• **Collected data**:
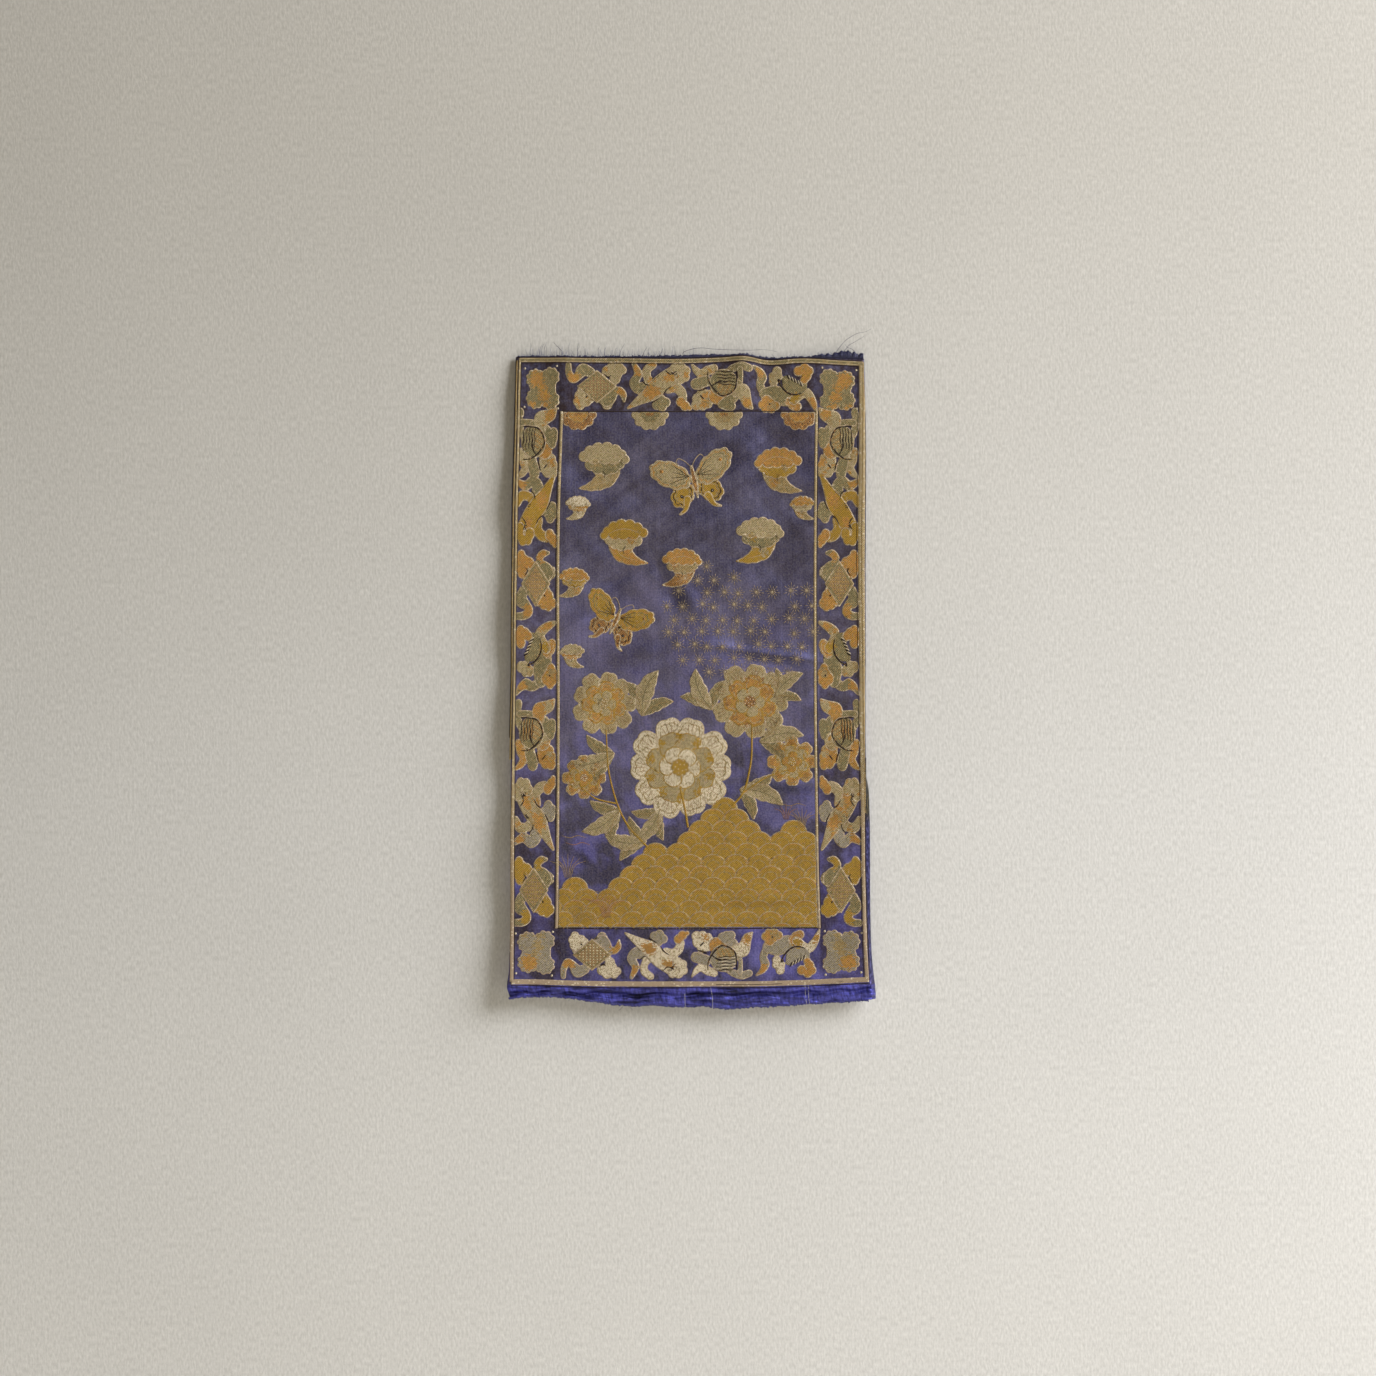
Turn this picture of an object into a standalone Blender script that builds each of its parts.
"""Silk brocade panel that hangs by its top edge.

One length of narrow-loom silk, cut raw at the top and at the foot.  Both selvedges are
turned to the back, and low on the right side the turn has come open again.  The raw
ends fray into loose yarns.

Looking at the front, +X is to the right, +Y goes away to what it hangs against and +Z
is up.  The origin is the middle of the top edge, where the panel is held.
"""
import math
from collections import namedtuple

import bmesh
import bpy
import numpy as np
from mathutils import Vector

MM = 0.001

# Driving sizes of the cloth
LENGTH = 647 * MM             # from the raw top edge to the raw foot, at the middle
HALF_WIDTH = 178 * MM         # from the middle to a turned side edge, at the middle
THICKNESS = 1.0 * MM
SELVEDGE = 8.0 * MM           # the flat part of each turned margin
TURN_RADIUS = 1.1 * MM        # of the turned edge, to the middle of the cloth

# Driving sizes of the frayed ends
FRAY_GAP = 0.4 * MM           # parts a frayed strip from the cloth that it grows from
FRAY_THICKNESS = 0.8 * MM
FRAY_RAGGED = 0.35            # how uneven a strip's free edge is, as a share of its height
RAGGED_PITCH = 6.1 * MM       # between the points of that edge
YARN = 0.42 * MM              # a loose yarn where it leaves the strip
YARN_TIP = 0.26 * MM
SHORT_YARN_PITCH = 7.4 * MM
SHORT_YARN_RISE = (1.4 * MM, 4.2 * MM)
SHORT_YARN_LEAN = 2.2 * MM
YARN_CLEARANCE = 1.2 * MM     # between the roots of two yarns

# How finely the cloth and the yarns are divided
FACE_COLUMNS = 25
TURN_COLUMNS = 5
SELVEDGE_COLUMNS = 2
BODY_ROWS = 40
PLAIN_END_ROWS = 10
PLAIN_END_FROM = 0.966        # share of the length where the plain end starts
YARN_STEPS = 4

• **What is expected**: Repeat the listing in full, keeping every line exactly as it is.

• **The solution**:
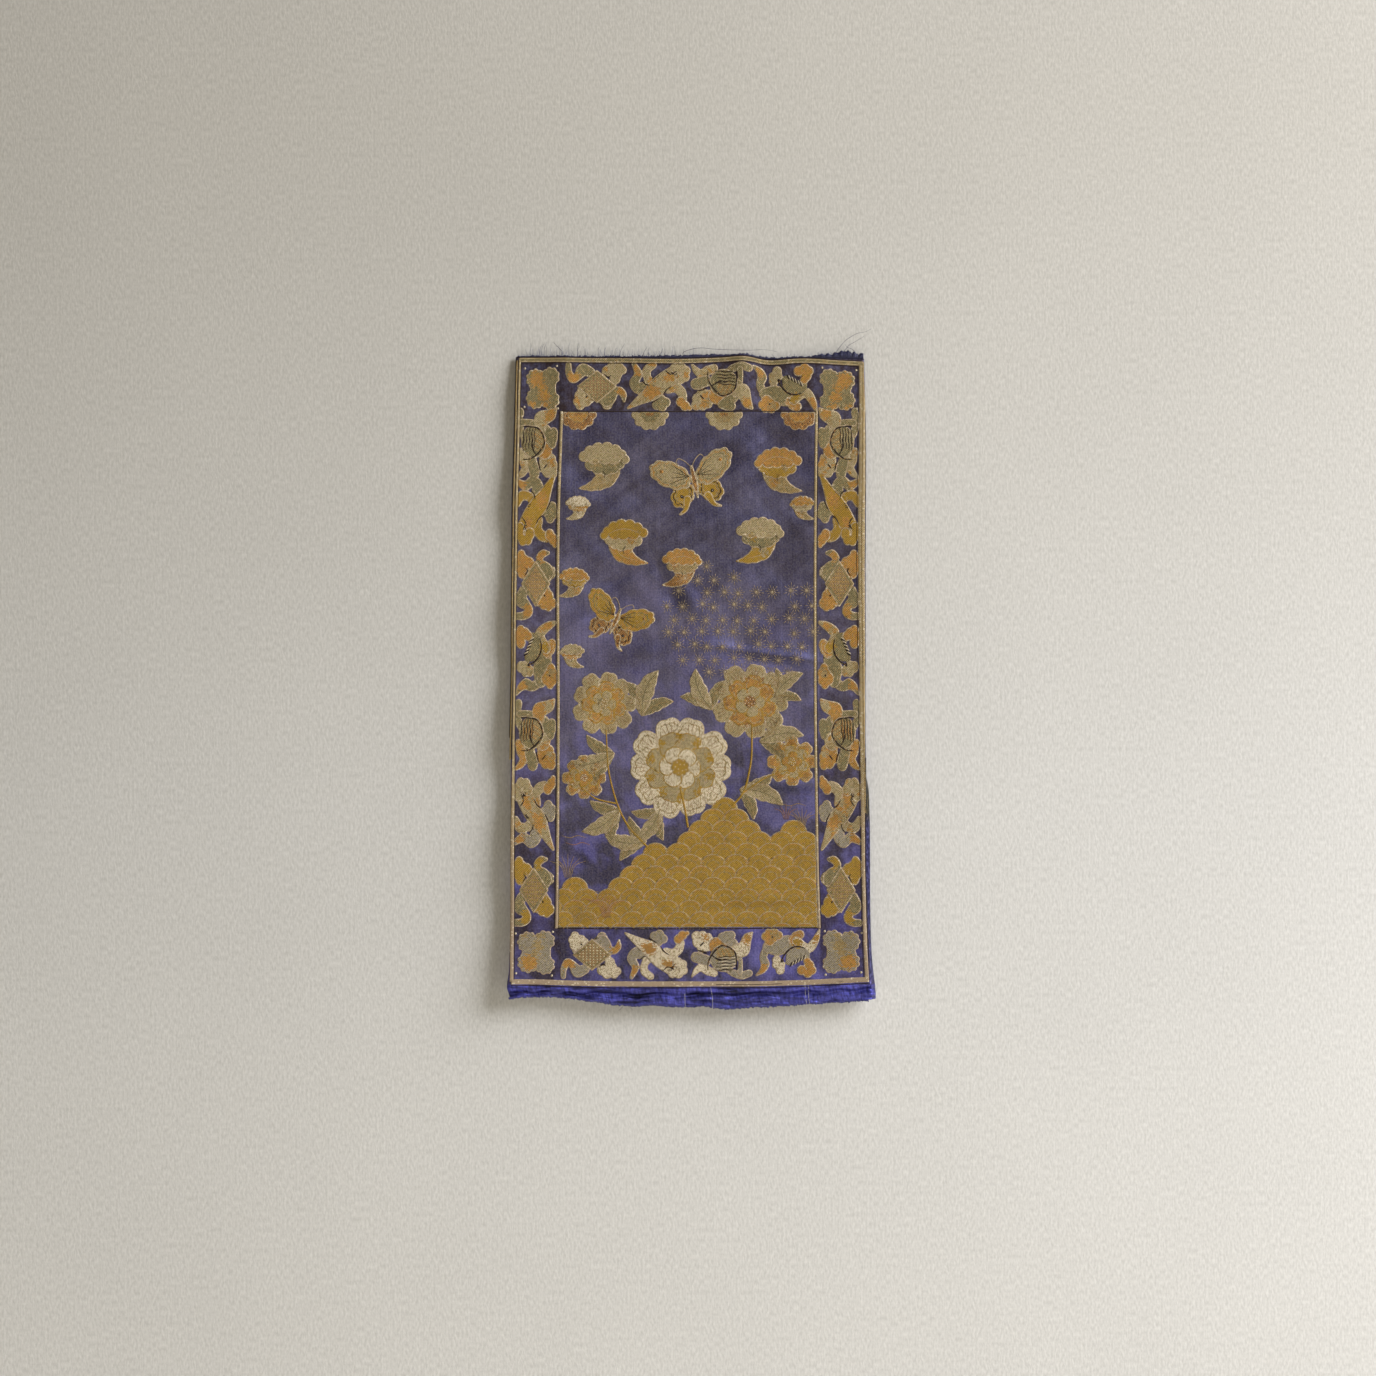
Turn this picture of an object into a standalone Blender script that builds each of its parts.
"""Silk brocade panel that hangs by its top edge.

One length of narrow-loom silk, cut raw at the top and at the foot.  Both selvedges are
turned to the back, and low on the right side the turn has come open again.  The raw
ends fray into loose yarns.

Looking at the front, +X is to the right, +Y goes away to what it hangs against and +Z
is up.  The origin is the middle of the top edge, where the panel is held.
"""
import math
from collections import namedtuple

import bmesh
import bpy
import numpy as np
from mathutils import Vector

MM = 0.001

# Driving sizes of the cloth
LENGTH = 647 * MM             # from the raw top edge to the raw foot, at the middle
HALF_WIDTH = 178 * MM         # from the middle to a turned side edge, at the middle
THICKNESS = 1.0 * MM
SELVEDGE = 8.0 * MM           # the flat part of each turned margin
TURN_RADIUS = 1.1 * MM        # of the turned edge, to the middle of the cloth

# Driving sizes of the frayed ends
FRAY_GAP = 0.4 * MM           # parts a frayed strip from the cloth that it grows from
FRAY_THICKNESS = 0.8 * MM
FRAY_RAGGED = 0.35            # how uneven a strip's free edge is, as a share of its height
RAGGED_PITCH = 6.1 * MM       # between the points of that edge
YARN = 0.42 * MM              # a loose yarn where it leaves the strip
YARN_TIP = 0.26 * MM
SHORT_YARN_PITCH = 7.4 * MM
SHORT_YARN_RISE = (1.4 * MM, 4.2 * MM)
SHORT_YARN_LEAN = 2.2 * MM
YARN_CLEARANCE = 1.2 * MM     # between the roots of two yarns

# How finely the cloth and the yarns are divided
FACE_COLUMNS = 25
TURN_COLUMNS = 5
SELVEDGE_COLUMNS = 2
BODY_ROWS = 40
PLAIN_END_ROWS = 10
PLAIN_END_FROM = 0.966        # share of the length where the plain end starts
YARN_STEPS = 4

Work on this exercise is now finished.